Within the material below, locate the line with "obj.parent = None" and the line with "dice = np.random.default_rng(11)", then return those two lines and all lines between them, exactly as written.
--- Begin SUPPLIED DATA ---
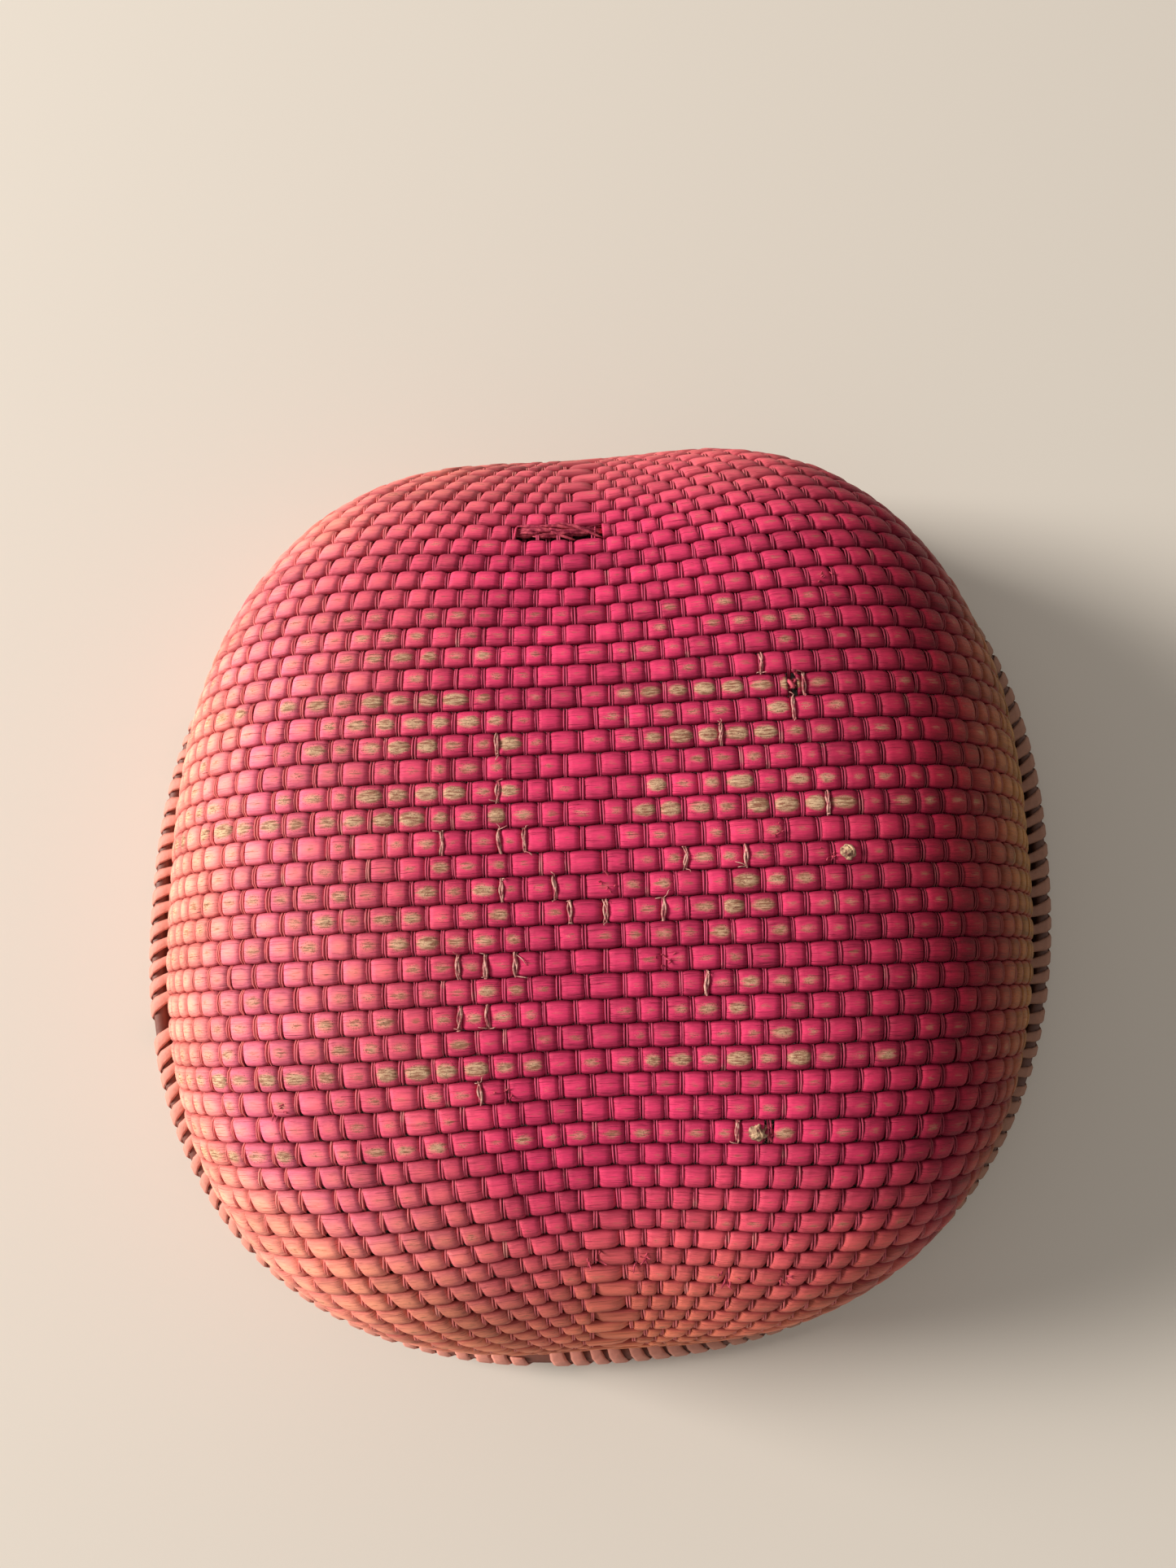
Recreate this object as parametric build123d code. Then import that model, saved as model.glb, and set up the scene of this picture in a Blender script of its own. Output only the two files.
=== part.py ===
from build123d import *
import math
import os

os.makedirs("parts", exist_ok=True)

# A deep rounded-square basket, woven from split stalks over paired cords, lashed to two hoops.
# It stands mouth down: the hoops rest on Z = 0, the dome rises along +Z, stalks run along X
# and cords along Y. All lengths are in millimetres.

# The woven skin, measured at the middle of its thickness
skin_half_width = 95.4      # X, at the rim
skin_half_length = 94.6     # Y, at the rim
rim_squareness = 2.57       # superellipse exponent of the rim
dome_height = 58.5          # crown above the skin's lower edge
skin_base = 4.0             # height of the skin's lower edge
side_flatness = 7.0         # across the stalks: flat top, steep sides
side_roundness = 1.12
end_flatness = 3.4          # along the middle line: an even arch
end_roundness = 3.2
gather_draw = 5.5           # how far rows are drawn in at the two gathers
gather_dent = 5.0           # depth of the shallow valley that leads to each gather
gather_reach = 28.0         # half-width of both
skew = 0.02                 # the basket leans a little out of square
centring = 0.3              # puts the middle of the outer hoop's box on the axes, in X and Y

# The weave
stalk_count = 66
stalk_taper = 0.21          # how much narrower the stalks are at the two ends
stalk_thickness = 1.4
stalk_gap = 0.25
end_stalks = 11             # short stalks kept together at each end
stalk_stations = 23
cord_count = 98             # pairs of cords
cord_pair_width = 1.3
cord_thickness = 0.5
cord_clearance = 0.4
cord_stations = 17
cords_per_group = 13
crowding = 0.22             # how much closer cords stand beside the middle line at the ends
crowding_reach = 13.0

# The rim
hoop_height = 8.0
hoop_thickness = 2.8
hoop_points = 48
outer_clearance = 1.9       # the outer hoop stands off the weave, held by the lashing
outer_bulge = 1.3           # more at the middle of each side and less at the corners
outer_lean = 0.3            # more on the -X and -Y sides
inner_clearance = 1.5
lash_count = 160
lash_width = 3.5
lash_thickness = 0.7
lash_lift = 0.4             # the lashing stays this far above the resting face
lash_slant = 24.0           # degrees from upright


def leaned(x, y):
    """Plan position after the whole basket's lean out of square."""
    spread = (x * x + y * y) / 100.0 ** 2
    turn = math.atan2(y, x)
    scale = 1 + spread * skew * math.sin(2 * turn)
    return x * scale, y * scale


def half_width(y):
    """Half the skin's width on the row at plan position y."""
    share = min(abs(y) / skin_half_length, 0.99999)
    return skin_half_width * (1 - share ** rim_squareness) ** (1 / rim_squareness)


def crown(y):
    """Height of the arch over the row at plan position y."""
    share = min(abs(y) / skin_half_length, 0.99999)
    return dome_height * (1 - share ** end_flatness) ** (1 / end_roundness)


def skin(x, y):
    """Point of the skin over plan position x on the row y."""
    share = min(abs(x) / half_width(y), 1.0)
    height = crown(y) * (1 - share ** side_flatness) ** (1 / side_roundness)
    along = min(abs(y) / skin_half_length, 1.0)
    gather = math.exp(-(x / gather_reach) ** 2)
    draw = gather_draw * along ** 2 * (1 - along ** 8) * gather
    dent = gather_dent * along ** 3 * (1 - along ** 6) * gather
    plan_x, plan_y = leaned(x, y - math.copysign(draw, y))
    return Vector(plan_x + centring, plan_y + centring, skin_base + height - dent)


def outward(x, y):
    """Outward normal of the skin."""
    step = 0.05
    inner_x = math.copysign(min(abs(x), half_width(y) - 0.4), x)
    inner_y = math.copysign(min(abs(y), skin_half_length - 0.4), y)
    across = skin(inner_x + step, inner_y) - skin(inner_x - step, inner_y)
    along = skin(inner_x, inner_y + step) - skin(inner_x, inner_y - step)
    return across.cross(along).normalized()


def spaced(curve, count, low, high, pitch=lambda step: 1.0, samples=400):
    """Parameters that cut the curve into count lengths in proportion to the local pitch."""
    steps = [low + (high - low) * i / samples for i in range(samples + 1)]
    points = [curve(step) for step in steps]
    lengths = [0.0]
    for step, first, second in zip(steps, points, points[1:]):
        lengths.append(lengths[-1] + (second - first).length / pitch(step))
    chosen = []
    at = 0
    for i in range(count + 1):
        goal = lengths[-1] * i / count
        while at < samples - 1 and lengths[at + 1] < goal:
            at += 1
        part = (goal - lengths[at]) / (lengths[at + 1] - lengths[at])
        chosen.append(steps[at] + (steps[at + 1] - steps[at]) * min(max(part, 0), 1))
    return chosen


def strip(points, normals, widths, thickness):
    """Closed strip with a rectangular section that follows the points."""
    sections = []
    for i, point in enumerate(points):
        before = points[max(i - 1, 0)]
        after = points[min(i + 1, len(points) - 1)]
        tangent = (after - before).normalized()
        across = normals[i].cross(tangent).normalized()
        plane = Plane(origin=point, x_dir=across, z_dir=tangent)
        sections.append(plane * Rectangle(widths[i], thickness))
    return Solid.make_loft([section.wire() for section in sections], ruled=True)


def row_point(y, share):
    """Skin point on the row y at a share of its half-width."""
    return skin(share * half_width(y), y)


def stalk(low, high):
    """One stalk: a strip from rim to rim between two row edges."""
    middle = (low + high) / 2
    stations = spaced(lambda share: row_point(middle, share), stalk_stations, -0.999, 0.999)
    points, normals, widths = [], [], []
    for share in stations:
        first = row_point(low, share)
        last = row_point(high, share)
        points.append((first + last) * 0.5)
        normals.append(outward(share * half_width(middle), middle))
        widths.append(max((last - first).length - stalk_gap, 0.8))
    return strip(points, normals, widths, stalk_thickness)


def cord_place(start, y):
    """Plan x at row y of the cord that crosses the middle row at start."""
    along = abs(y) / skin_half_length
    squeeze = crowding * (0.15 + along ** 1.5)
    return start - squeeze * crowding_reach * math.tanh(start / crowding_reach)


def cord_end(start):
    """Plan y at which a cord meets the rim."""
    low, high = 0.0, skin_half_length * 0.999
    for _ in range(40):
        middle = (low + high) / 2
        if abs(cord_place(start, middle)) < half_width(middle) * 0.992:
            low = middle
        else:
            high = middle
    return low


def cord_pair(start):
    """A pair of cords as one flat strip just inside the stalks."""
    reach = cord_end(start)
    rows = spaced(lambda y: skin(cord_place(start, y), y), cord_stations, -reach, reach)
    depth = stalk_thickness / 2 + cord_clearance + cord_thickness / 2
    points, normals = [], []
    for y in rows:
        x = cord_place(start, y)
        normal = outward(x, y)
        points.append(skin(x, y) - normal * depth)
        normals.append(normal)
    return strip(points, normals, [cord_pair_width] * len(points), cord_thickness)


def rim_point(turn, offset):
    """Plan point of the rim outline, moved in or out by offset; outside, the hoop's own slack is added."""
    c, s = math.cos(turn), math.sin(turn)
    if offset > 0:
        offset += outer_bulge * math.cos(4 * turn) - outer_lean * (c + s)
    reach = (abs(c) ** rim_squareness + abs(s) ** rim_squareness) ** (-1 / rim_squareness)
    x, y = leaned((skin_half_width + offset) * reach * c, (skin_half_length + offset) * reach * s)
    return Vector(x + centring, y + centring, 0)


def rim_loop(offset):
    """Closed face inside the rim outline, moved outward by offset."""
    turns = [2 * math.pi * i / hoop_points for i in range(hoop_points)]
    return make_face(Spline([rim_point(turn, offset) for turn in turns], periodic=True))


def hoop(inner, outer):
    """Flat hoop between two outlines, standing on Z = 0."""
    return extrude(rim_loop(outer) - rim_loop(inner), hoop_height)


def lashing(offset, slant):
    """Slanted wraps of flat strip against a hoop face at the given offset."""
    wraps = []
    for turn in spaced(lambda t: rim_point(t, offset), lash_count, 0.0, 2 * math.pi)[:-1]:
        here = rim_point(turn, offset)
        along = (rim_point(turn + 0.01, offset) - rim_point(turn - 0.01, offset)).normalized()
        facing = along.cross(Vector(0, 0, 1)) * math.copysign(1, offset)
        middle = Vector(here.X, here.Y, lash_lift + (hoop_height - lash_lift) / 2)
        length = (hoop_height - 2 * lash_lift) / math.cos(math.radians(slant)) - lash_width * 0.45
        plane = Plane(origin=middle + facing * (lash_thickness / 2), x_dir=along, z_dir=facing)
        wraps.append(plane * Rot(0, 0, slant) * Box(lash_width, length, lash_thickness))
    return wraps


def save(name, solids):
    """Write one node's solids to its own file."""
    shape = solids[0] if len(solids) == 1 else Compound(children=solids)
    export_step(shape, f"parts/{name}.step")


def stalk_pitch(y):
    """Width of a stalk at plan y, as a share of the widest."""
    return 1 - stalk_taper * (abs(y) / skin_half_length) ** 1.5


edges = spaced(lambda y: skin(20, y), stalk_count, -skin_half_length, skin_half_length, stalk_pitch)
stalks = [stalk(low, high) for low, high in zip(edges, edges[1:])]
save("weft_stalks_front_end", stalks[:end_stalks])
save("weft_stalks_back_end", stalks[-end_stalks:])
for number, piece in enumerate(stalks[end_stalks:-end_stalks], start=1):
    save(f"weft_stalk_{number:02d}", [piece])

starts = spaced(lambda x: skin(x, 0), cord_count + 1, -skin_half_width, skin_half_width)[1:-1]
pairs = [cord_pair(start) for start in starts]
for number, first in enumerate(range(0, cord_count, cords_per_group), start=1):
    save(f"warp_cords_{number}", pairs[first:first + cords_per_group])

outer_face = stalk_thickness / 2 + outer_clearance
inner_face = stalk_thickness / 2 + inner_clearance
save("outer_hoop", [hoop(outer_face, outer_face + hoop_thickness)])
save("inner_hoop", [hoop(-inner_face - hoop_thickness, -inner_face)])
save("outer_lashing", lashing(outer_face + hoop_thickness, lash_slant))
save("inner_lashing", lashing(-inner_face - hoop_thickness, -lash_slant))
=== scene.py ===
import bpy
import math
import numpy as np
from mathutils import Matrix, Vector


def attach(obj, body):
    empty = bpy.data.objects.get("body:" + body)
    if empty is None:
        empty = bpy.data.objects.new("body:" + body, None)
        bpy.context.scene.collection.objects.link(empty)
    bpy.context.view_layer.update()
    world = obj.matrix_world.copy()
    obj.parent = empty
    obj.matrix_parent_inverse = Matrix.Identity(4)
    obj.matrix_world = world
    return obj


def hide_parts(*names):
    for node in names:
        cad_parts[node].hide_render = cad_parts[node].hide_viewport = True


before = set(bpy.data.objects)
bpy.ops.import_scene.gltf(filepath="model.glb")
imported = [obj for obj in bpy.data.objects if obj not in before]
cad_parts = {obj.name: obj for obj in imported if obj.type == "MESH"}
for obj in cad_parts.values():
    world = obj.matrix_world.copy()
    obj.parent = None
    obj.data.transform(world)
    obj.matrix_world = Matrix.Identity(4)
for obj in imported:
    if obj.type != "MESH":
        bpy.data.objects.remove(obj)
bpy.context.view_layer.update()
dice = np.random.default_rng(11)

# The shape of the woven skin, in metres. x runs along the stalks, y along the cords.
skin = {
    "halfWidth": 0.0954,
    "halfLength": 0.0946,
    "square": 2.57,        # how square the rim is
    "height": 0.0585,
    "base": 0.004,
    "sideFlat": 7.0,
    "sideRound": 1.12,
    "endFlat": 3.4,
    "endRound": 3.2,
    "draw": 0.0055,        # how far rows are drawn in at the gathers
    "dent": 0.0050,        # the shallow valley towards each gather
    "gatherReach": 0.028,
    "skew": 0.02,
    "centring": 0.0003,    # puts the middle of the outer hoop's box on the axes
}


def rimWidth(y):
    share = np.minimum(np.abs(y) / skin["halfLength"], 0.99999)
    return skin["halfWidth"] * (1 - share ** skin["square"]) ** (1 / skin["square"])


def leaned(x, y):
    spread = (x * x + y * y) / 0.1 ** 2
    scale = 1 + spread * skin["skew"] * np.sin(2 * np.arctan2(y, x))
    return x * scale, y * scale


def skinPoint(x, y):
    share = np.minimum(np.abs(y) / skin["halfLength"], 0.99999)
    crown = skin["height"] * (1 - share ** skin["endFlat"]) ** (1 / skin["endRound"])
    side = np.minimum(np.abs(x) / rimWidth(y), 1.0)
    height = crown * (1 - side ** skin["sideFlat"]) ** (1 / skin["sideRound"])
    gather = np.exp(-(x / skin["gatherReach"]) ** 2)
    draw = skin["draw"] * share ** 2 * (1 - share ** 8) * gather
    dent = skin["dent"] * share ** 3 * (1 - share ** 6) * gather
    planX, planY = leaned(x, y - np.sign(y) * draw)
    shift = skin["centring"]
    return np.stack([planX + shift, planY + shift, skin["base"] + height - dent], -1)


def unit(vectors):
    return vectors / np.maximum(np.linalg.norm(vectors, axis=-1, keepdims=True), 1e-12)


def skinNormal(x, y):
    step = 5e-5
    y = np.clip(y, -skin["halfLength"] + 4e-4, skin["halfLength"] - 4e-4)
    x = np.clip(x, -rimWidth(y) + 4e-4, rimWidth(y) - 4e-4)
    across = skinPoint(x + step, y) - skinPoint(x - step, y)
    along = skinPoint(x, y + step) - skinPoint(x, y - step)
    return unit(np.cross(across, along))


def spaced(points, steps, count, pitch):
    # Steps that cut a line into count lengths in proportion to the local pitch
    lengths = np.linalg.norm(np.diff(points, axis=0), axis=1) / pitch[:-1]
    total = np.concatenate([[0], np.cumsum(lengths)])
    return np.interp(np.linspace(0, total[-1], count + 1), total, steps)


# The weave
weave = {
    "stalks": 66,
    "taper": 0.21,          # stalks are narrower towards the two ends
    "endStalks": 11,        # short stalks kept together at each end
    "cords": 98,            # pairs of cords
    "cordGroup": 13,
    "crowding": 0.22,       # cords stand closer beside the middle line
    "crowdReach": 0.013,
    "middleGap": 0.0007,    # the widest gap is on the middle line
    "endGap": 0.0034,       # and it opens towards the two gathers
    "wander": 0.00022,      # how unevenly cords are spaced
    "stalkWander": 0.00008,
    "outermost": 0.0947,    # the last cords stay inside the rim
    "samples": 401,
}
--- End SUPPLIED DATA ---
§ **ANSWER TO THIS EXERCISE**:
    obj.parent = None
    obj.data.transform(world)
    obj.matrix_world = Matrix.Identity(4)
for obj in imported:
    if obj.type != "MESH":
        bpy.data.objects.remove(obj)
bpy.context.view_layer.update()
dice = np.random.default_rng(11)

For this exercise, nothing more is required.